Saturation is often more useful than aggressive boosting. A touch of harmonic content can help the bass read on laptops, phones, and smaller Bluetooth speakers without destroying the sub. For tech house especially, that low-mid presence is part of what gives the bassline attitude.
Compression depends on the source. Some one shots are already tightly controlled, and extra compression just flattens them. Others benefit from gentle shaping to make the hits feel more even across the pattern. If you are stacking layers, compression can also help the bass behave like one cohesive sound instead of separate pieces.
Sidechain is almost always part of the picture, but the amount matters.
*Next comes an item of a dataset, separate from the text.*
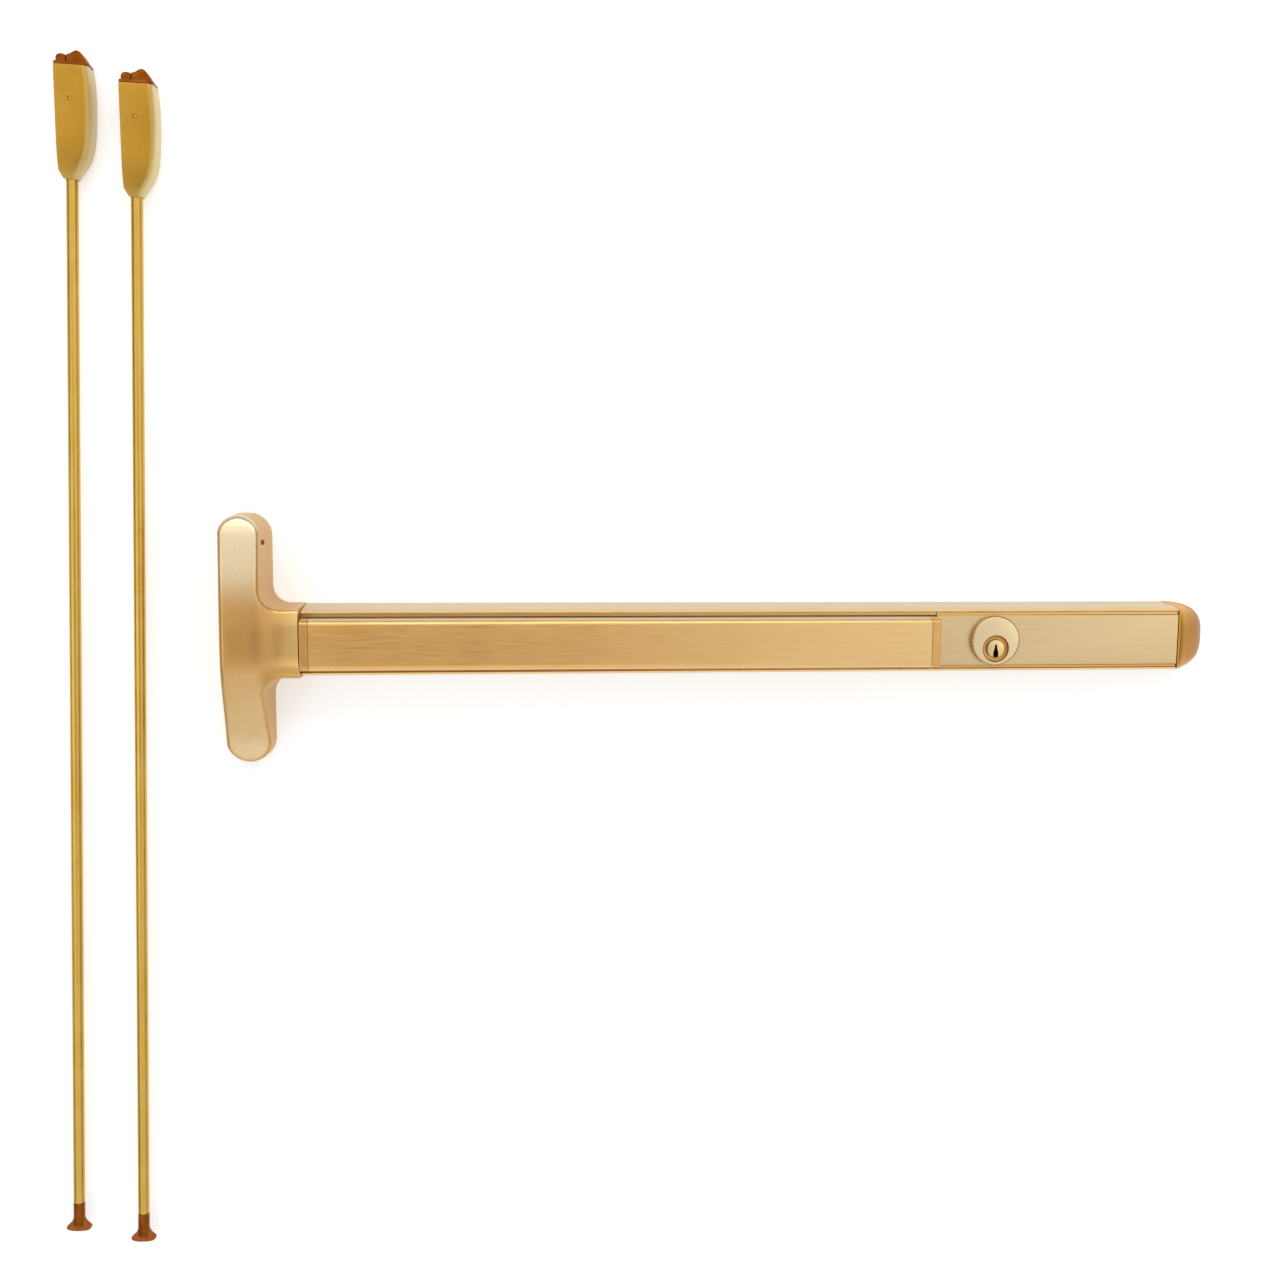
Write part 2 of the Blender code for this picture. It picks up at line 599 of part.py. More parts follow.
# key cylinder
def make_cylinder():
    body = turned("cylinder_body", [(0, 44.4), (19.0, 44.4), (20.8, 44.0), (LOCK_FACE, 42.8),
                                    (LOCK_FACE, 39.6), (17.6, 39.6), (17.6, 15.0), (0, 15.0)], "z",
                  at=(LOCK_X, 0), look=BRONZE, sides=48)
    cut(body, rod("plug_bore", "z", PLUG_RADIUS + GAP, 5, 60, at=(LOCK_X, -PLUG_DROP), sides=32),
        rod("plug_ring", "z", 11.5, 42.6, 60, at=(LOCK_X, -PLUG_DROP), sides=36))
    plug = rod("key_plug", "z", PLUG_RADIUS, 15.0, 44.6, at=(LOCK_X, -PLUG_DROP), look=BRONZE, sides=32)
    y = -PLUG_DROP
    slot = [(2.2, -9.0), (2.4, -4.4), (1.9, -1.6), (1.2, 0.6), (0.8, 3.8)]
    slot += [(-u, v) for u, v in reversed(slot)]
    cut(plug, plate("keyway", "xy", [(LOCK_X + u, y + v) for u, v in slot], 36, 50))
    move_origin(plug, (LOCK_X, y, 30))
    lobe = arc(LOCK_X, y, 6.0, 30, 330, 16) + [(LOCK_X + 13.5, y - 2.4), (LOCK_X + 13.5, y + 2.4)]
    cam = plate("cylinder_cam", "xy", lobe, 11.6, 14.7, STEEL)
    move_origin(cam, (LOCK_X, y, 13))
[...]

Too little and the groove feels clogged. Too much and the bass loses authority. The best setting is usually the one you stop noticing because the record simply moves better.
Choosing between deep, punchy, and aggressive bass tones
There is no single correct bass sound for tech house because the genre covers a wide range of club aesthetics. A deeper, rounder one shot works well when the drums are crisp and the topline carries more attitude. A punchier, more percussive bass can drive simpler arrangements where the groove needs extra physicality. More aggressive tones fit tracks aiming for bigger drops, heavier builds, or crossover energy.
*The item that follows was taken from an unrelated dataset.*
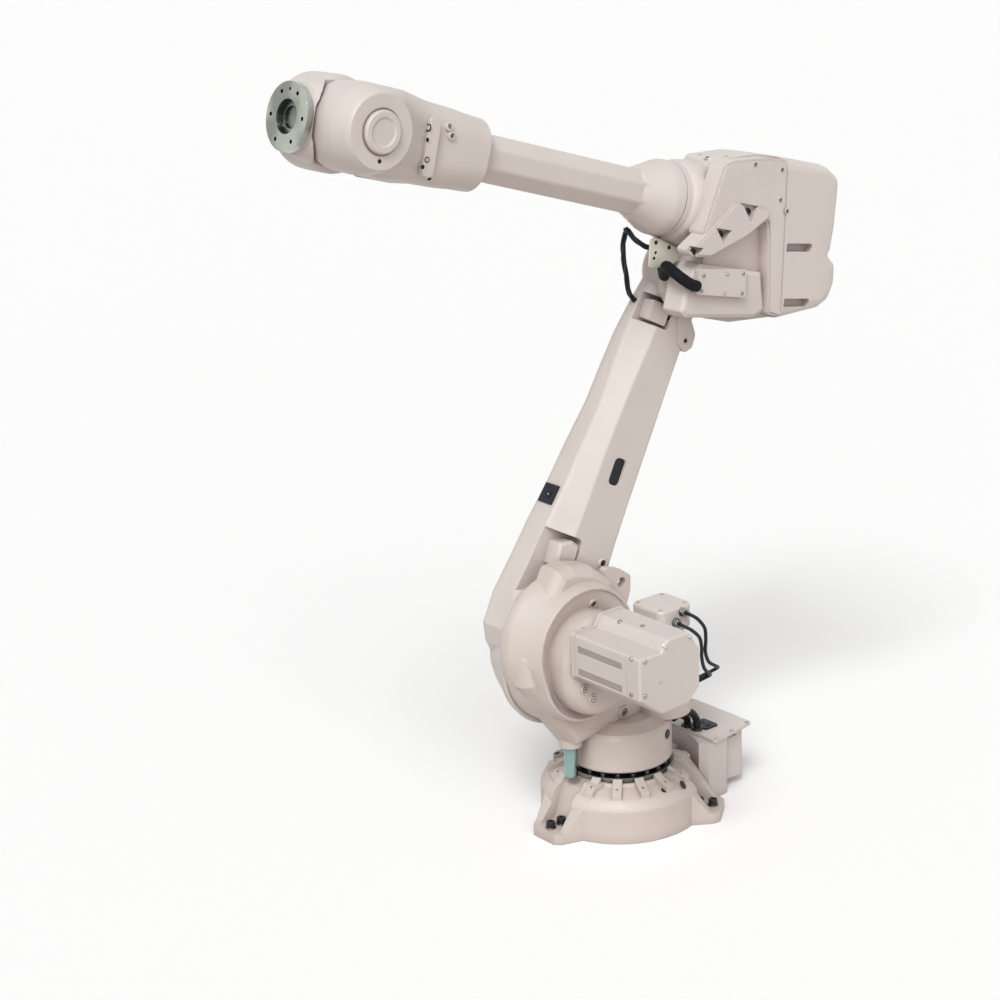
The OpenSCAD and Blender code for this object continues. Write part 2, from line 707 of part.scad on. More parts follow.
// Forearm tube: round ring that runs into an eight-sided tube
wrist_back = 411;
function tube_outline(gap) =
    let (r = (tube_half + gap) / cos(22.5))
    rounded([for (a = [22.5:45:360]) [r * cos(a), r * sin(a), 14]]);
module forearm_tube() {
    color(paint)
        at_elbow()
            translate([0, 0, elbow_rise]) {
                turned_x([[0, neck_x + bearing_gap], [neck_r - 12, neck_x + bearing_gap], [neck_r - 12, neck_x + 1.4],
                          [neck_r - 2, neck_x + 1.4], [neck_r, neck_x + 3], [neck_r - 1, neck_x + 26],
                          [neck_r - 5, neck_x + 40], [tube_half + 3, neck_x + 118], [0, neck_x + 150]]);
                translate([neck_x + 30, 0, 0])
                    rotate([0, 90, 0])
                        linear_extrude(height = fore_length - wrist_back - neck_x - 10)
                            polygon(tube_outline(0));
            }
}

// Wrist housing: round rear body that becomes a cheek on the near side of axis 5
function wrist_ring(x, yn, yf, h, r) =
    [for (p = rounded([[yn, -h, r], [yn, h, r], [yf, h, r], [yf, -h, r]], 7)) [x, p[0], p[1]]];
// Space that the tilting body and the tool flange sweep as axis 5 turns
module swing_room() {
    sweep = norm([tool_length, flange_r]) + 6;
    bar_y(-140, 24, sweep);
    difference() {
        bar_y(0, flange_r + 8, sweep);
        bar_y(-1, flange_r + 9, cheek_r + 2);
    }
}
module wrist_housing() {
    color(paint)
        at_wrist()
            difference() {
                union() {
                    loft([wrist_ring(-wrist_back, 76, -76, 76, 60), wrist_ring(-wrist_back + 14, 90, -90, 90, 70),
                          wrist_ring(-330, 93, -93, 93, 66), wrist_ring(-300, 97, -97, 96, 66),
                          wrist_ring(-214, wrist_r, -wrist_r, wrist_r, 64),
                          wrist_ring(-150, 112, -104, 106, 62), wrist_ring(-100, 140, -100, 107, 50), wrist_ring(-50, 150, -90, 106, 46),
                          wrist_ring(0, 152, -80, 104, 46)]);
                    turned_y([[0, 24], [cheek_r - 6, 24], [cheek_r, 32], [cheek_r + 2, 90], [cheek_r, 130], [cheek_r - 6, 154],
                              [cheek_r - 13, 176], [cheek_r - 18, cheek_face], [0, cheek_face]]);
                }
                swing_room();
                translate([-wrist_back - 1, 0, 0])
                    rotate([0, 90, 0])
                        linear_extrude(height = 21.3)
                            polygon(tube_outline(0.3));
                side_slab(inset(pad_line, -0.3), wrist_r - 2, 140);
                bar_y(cheek_face - 5, cheek_face + 1, 54);
            }
    color(paint)
        at_wrist()
            bar_y(18 + bearing_gap, 25, hub_r - 5);
}
module wrist_cap() {
    color(paint)
        at_wrist()
            turned_y([[0, cheek_face - 5 + eps], [50, cheek_face - 5 + eps], [50, cheek_face + 6], [46, cheek_face + 10],
                      [34, cheek_face + 10], [30, cheek_face + 7], [0, cheek_face + 7]]);
}
pad_line = [[-222, -76, 14], [-186, -76, 14], [-184, 62, 14], [-216, 66, 14]];
module wrist_pad() {
    color(paint)
        at_wrist()
            side_slab(pad_line, wrist_r - 2 + 0.3, 114);
}

// Tilting wrist body with the neck of the tool flange
module tilt_housing() {
    color(paint)
        at_tool()
            difference() {
                union() {
                    turned_y([[0, -112], [tilt_r - 22, -112], [tilt_r - 8, -104], [tilt_r - 1, -90], [tilt_r, -60], [tilt_r, 0],
                              [tilt_r - 4, 10], [tilt_r - 14, 18], [0, 18]]);
                    turned_x([[0, 20], [100, 20], [97, 60], [90, 88], [84, 100], [76, 106],
                              [74, tool_length - flange_thickness - 4], [0, tool_length - flange_thickness - 4]]);
                }
                bar_y(18, 200, cheek_r + 7);
            }
}
module tilt_cover() {
    color(paint)
        at_tool()
            turned_y([[0, -118], [66, -118], [72, -115], [72, -112 - eps], [0, -112 - eps]]);
}

// Tool flange with its bolt circle, pin hole and stepped bore
module tool_flange() {
    color(steel)
        at_tool()
            translate([tool_length - flange_thickness, 0, 0])
                difference() {
                    union() {
                        bar_x(0, flange_thickness, flange_r);
                        bar_x(-4 + bearing_gap, 1, flange_r - 26);
                    }
                    bar_x(4, flange_thickness + 1, flange_bore_r);
                    bar_x(-2, flange_thickness + 1, flange_bore_r - 14);
                    for (a = [0:60:300])
                        rotate([a, 0, 0])
                            translate([0, flange_circle, 0])
                                bar_x(-1, flange_thickness + 1, flange_hole_r);
                    translate([0, 0, flange_circle])
                        bar_x(5, flange_thickness + 1, pin_hole_r);
                }
}

base_casting();
bearing_ring();
connector_box();
box_lid();
box_cover();
lid_plate();
cover_knob();
frame_casting();
stop_pin();
column_plugs();
shoulder_motor();
shoulder_motor_cap();
turn_motor();
turn_motor_cap();
turn_motor_gland();
motor_cables();
supply_hoses();
lower_arm();
arm_window();
arm_plate();
lower_stop();
upper_stop();
stop_pads();
elbow_housing();
elbow_cover();
connection_plate();
hose_bracket();
elbow_hose();
arm_cables();
forearm_tube();
wrist_housing();
wrist_cap();
wrist_pad();
tilt_housing();
tilt_cover();
tool_flange();
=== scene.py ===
"""Looks of a six-axis industrial robot arm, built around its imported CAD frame."""
import json
import math

import bmesh
import bpy
from mathutils import Matrix, Vector
from mathutils.bvhtree import BVHTree


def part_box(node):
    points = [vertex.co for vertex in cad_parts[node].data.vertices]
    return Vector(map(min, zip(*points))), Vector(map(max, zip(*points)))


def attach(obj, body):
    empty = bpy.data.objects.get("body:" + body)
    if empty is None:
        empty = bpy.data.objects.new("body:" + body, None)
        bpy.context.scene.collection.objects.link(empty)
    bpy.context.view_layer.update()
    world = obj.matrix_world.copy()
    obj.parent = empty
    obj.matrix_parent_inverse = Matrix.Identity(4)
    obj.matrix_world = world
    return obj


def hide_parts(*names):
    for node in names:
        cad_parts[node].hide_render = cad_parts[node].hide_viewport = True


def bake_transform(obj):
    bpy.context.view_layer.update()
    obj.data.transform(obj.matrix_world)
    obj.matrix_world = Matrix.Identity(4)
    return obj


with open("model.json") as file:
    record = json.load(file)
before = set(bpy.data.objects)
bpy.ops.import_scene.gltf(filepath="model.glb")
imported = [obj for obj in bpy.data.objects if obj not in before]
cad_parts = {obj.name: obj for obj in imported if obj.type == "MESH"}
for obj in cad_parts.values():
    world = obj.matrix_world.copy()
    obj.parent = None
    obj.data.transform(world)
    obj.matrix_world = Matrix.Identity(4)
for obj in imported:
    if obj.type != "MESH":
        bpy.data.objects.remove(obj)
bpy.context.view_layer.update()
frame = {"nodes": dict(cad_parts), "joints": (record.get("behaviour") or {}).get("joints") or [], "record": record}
nodes = frame["nodes"]

MM = 0.001

# Camera that saw the arm, in metres and in pixels of a square photograph
PHOTO_SIDE = 1000.0
FOCAL_PIXELS = 2268.88
CENTRE_PIXEL = (558.92, 519.96)
EYE = Vector((3.85113, 4.31367, 2.77954))
RIGHT = Vector((-0.75749, 0.65234, -0.02571))
UP = Vector((-0.22449, -0.22329, 0.94855))
BACK = RIGHT.cross(UP)

# Posture of the arm and the places of its axes
LEAN = 26.9
RISE = 17.02
TOOL_RISE = 14.14
AXES = {joint["name"]: Vector(joint["pos_m"]) for joint in frame["joints"]}


def tilted(origin, degrees):
    """Frame of reference at an axis, turned up about Y as the CAD part is."""
    return Matrix.Translation(origin) @ Matrix.Rotation(math.radians(-degrees), 4, "Y")


BASE = Matrix.Identity(4)
SHOULDER = tilted(AXES["axis_2"], 0)
LOWER = tilted(AXES["axis_2"], LEAN)
ELBOW = tilted(AXES["axis_3"], RISE)
WRIST = tilted(AXES["axis_5"], RISE)
TOOL = tilted(AXES["axis_5"], TOOL_RISE)


# Camera and light
def add_camera():
    data = bpy.data.cameras.new("camera")
    data.sensor_width = 36.0
    data.lens = FOCAL_PIXELS / PHOTO_SIDE * data.sensor_width
    data.shift_x = (PHOTO_SIDE / 2 - CENTRE_PIXEL[0]) / PHOTO_SIDE
    data.shift_y = (CENTRE_PIXEL[1] - PHOTO_SIDE / 2) / PHOTO_SIDE
    data.clip_end = 500.0
    camera = bpy.data.objects.new("camera", data)
    turn = Matrix((RIGHT, UP, BACK)).transposed().to_4x4()
    camera.matrix_world = Matrix.Translation(EYE) @ turn
    bpy.context.scene.collection.objects.link(camera)
    bpy.context.scene.camera = camera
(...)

The trade-off is space. A bass sound with lots of grit and midrange can sound exciting, but it also competes more with vocals, synth stabs, and percussion. A cleaner bass leaves more room in the mix, though it may need stronger arrangement choices to keep the track engaging.
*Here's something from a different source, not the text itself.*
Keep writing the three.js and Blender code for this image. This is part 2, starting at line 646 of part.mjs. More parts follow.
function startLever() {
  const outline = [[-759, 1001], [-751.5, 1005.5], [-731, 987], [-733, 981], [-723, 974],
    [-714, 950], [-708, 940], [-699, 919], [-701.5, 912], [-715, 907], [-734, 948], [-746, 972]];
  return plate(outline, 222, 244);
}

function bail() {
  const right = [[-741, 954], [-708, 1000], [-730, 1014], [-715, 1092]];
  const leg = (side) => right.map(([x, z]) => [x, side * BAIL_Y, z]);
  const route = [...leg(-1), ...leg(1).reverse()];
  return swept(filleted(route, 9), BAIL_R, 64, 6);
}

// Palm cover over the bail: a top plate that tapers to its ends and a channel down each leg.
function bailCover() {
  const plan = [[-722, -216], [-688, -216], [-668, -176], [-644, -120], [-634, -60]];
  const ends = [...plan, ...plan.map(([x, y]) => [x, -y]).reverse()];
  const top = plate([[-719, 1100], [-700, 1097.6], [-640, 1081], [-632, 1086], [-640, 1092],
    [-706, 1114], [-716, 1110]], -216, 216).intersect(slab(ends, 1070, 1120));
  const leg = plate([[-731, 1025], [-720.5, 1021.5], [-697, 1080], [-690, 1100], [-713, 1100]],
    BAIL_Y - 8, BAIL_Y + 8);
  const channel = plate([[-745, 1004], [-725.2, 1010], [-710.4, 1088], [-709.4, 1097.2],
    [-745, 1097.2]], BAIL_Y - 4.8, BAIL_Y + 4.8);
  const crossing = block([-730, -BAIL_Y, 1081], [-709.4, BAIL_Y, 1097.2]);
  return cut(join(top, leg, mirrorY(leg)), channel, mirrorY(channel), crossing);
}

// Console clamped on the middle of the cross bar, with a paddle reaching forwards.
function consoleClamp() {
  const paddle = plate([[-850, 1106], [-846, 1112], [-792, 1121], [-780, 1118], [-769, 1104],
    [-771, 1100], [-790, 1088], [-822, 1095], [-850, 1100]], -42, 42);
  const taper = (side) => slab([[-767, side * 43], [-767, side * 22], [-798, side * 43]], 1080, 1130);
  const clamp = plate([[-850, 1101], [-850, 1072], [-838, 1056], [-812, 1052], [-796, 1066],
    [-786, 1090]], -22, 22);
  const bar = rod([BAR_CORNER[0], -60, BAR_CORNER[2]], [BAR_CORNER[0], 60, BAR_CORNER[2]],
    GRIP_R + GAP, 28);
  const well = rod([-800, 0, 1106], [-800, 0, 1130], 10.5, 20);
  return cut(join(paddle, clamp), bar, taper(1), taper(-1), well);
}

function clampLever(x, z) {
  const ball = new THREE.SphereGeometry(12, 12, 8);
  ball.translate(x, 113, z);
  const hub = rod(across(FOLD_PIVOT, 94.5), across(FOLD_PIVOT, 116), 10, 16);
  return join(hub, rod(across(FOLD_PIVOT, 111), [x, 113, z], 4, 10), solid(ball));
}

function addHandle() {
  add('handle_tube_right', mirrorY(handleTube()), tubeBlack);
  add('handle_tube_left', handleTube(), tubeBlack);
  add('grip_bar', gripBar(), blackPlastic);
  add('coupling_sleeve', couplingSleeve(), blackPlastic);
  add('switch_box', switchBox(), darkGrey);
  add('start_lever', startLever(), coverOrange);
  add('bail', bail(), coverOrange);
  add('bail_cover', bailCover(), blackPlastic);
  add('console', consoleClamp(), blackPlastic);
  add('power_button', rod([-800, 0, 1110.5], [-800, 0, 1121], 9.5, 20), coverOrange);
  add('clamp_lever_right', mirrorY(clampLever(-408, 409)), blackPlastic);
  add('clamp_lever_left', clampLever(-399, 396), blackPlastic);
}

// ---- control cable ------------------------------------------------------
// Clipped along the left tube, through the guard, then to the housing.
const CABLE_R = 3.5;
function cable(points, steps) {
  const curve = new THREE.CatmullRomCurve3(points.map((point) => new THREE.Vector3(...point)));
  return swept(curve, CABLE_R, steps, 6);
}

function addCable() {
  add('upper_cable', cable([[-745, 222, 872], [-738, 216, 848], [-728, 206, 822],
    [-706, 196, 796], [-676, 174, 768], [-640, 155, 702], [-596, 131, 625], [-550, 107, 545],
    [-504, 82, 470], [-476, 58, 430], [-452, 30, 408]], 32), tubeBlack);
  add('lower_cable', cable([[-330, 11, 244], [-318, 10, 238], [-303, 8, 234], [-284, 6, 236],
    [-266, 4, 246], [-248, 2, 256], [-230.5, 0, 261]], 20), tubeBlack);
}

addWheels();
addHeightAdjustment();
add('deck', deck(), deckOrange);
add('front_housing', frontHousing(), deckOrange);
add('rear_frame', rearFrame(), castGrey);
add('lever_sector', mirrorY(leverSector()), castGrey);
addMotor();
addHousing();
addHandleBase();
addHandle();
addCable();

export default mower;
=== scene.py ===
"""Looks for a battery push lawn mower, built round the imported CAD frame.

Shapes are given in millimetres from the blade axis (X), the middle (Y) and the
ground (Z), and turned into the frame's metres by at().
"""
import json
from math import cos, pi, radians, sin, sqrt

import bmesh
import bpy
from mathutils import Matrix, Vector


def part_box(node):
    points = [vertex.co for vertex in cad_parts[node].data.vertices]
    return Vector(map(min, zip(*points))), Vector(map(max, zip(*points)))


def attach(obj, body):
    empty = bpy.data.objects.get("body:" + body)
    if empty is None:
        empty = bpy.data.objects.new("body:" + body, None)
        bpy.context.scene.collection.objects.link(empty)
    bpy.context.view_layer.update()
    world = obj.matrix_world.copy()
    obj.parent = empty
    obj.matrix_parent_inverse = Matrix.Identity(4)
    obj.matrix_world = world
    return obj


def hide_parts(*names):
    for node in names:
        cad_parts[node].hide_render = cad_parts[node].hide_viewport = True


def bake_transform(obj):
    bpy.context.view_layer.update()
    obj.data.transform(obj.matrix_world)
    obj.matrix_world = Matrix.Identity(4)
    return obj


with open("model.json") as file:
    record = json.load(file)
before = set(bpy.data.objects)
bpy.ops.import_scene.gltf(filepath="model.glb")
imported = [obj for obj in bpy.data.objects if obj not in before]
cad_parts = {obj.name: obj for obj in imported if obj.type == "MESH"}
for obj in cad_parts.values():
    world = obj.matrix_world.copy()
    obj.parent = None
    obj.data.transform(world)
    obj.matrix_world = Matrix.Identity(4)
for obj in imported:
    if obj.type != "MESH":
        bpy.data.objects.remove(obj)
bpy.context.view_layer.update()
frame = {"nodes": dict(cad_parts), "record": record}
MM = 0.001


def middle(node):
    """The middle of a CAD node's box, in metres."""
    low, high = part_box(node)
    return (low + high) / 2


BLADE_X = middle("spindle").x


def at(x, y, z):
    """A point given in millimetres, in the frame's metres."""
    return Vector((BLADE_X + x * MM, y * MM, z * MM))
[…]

That is why genre accuracy matters when browsing sounds. Producer-focused collections save time because the tones are already tailored to the lane you are working in. If you are making stripped tech house, you want bass one shots that support groove first. If you are leaning into bass house or larger festival energy, you may want more edge and aggression from the start.
When one shots beat synth presets
Presets are great when you want to tweak the patch and shape performance details in real time. But they can also slow you down. Opening a synth often leads to endless editing, especially if you are halfway between writing and sound design.
One shots win when speed, consistency, and CPU efficiency matter. They are fast to audition, easy to drag into a sampler, and simple to commit. They also remove a lot of variables, which can be useful if you are trying to finish music instead of building every sound from scratch.
That said, if your track needs evolving filter motion, note-dependent expression, or more dynamic articulation, a preset may be the better call. It depends on the role of the bass. For the majority of tech house grooves, though, one shots cover the job with less friction.
How to shop for better tech house bass one shots
Look for sounds that are clearly made for modern club production, not generic bass folders stuffed with random hits. The best packs are usually focused by genre and designed by producers who understand how these sounds need to behave inside a finished record.
Pay attention to consistency. A quality pack should not have two standout samples and a lot of filler. You want a collection where multiple one shots feel usable right away, with polished tonal balance and enough variation to cover different moods.
It also helps to think in terms of workflow. If your goal is to sketch ideas fast, choose one shots that already sound close to finished. Hot Grooves leans into that approach because producers do not need more raw material to fix later. They need sounds that hit now, fit the genre, and shorten the path from blank session to club-ready draft.
The best bass one shot is not always the biggest or the most hyped. It is the one that supports the groove, leaves room for the rest of the record, and gets you to a stronger result faster. When your source sounds are right, writing tech house feels less like problem-solving and more like momentum. That is a much better place to make records from.